With everything hidden in plain sight, there's nothing left to trust. But, as Man City's hierarchy are all too aware, you don't need to trust trophies, you just have to count them. Success in being at once the blindfold, the opiate, and the sword is the distraction, the addiction, and the threat, at the heart of a faustian pact, between the club and its fans.

Personally, I can't help but wonder whether success is a high enough price for a club's soul. Indeed, It would seem to me that there can be no long term upside to a transaction, wherein culture and tradition are effectively melted down and moulded into silverware. Surely, under such circumstances Midas' fate becomes the club's own. Unfortunately, such wilful prostration at the altar of immediate reward is unlikely to be a trait unique to Man City. Earlier this year, when speculation surrounding a potential Saudi-led takeover of Man Utd was the latest bullshitty grist to the rumour mill, the gossip-mongers' reports included jubilant reactions from Utd fans.

While, how representative such views truly were is anyone's guess, I fear, with the City precedent in mind, that they may at least have served as a weathervane broadly indicating the direction of fan sentiment. But to me, and I'm sure many others, such a prospect would be nothing short of nightmarish. Indeed, my initial reaction to the news was to imagine Ed Woodward gleefully announcing Lockheed Martin as Utd's official arms supplier, while showcasing a fleet of Apache helicopters specifically modified to patrol the skies for planes flying banners. Although, this is plainly a leap of the imagination, nevertheless we should be forewarned that if the encroachment of politics into football is allowed to continue unfettered what really is there to stop us from entering the dystopia of a brave new world?

Liverpool, in being the antithesis to City, provide an antidote to this Huxleyan virus; even if it is for no other reason than they are a football club whose primary focus remains football. Sure, you have to overlook the cloying reverence with which the marketing men portray the club as something approaching a religion. And sure, the fact that Shankly-ite socialism has given way to baseball style capitalism has tarnished the mythology of collectivism somewhat. But still, Liverpool remain the club that, post Hillsborough, stood against the serried ranks of the establishment to support their fans' fight for justice, and for that they are special.
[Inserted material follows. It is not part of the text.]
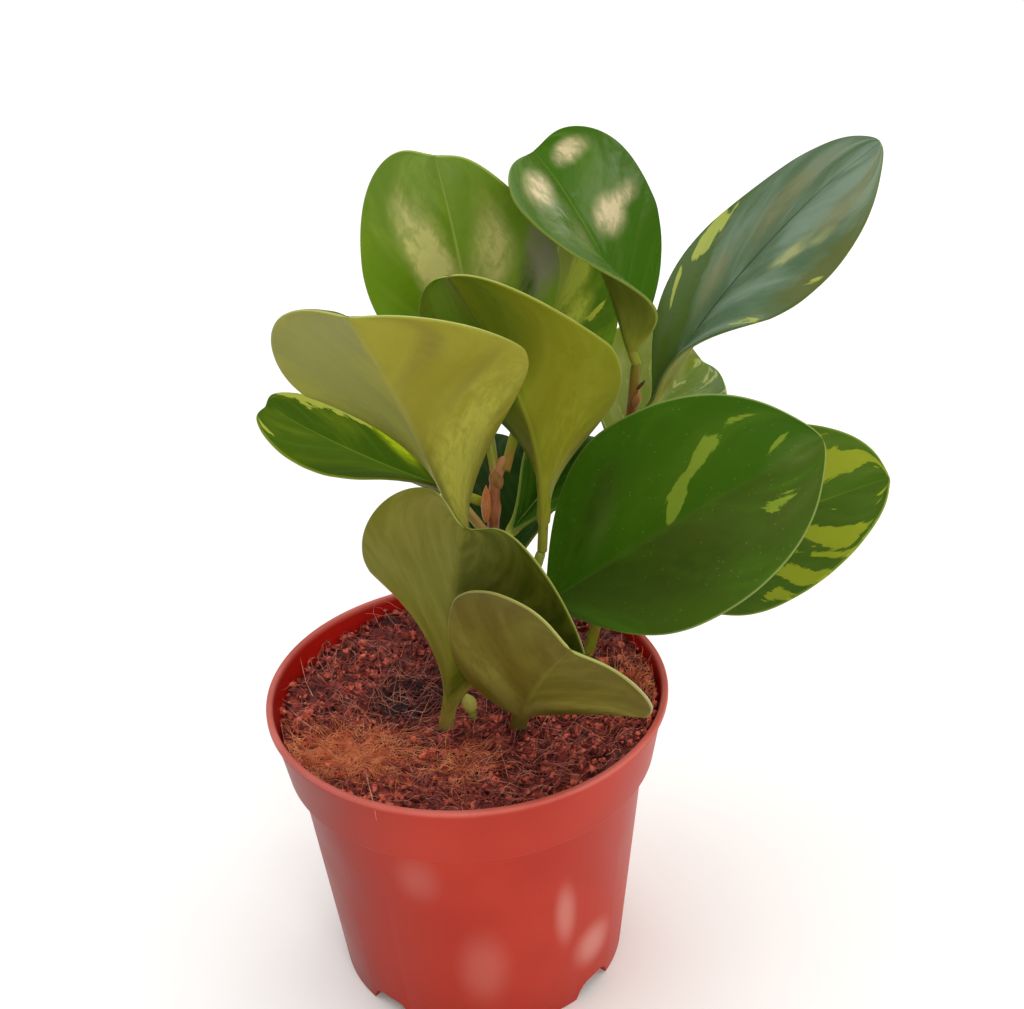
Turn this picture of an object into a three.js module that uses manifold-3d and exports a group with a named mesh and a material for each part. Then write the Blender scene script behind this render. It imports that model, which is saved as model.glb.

Indeed, such solidarity matches my ideal of football as a sacred symbiosis between fans and club. Granted, holding such a quixotic viewpoint may leave me open to the accusation of surrendering to naive sentimentalism, but then are personal ideals supposed to be realistic? Either way, does anyone really think that, on a purely human level, Man City as an institution give two hoots about their fanbase?

Though City are roundly touted as the archetype of what a modern club should be, I believe theirs to be a model that reduces some of the most loyal fans in England to, at best, seat filling revenue raisers or, at worst, inadvertent apologists for an unsavoury regime. Admittedly, in terms of the seat filling charge, few clubs are exactly paragons of virtue, but City's debasement of the fan/club relationship goes way beyond in terms of its perniciousness, and in my view forfeits the sanctity of football's most fundamental bond. I hope that Liverpool win the league to demonstrate that the City model is not unassailable, that there is an alternative, which can deliver success without being solely defined by it.

Of course, that being said, I still hope that Kloop perseveres with his strategy of self-sabotage in the Champions League since this olive branch doesn't reach as far as hoping they secure a 6th European Cup.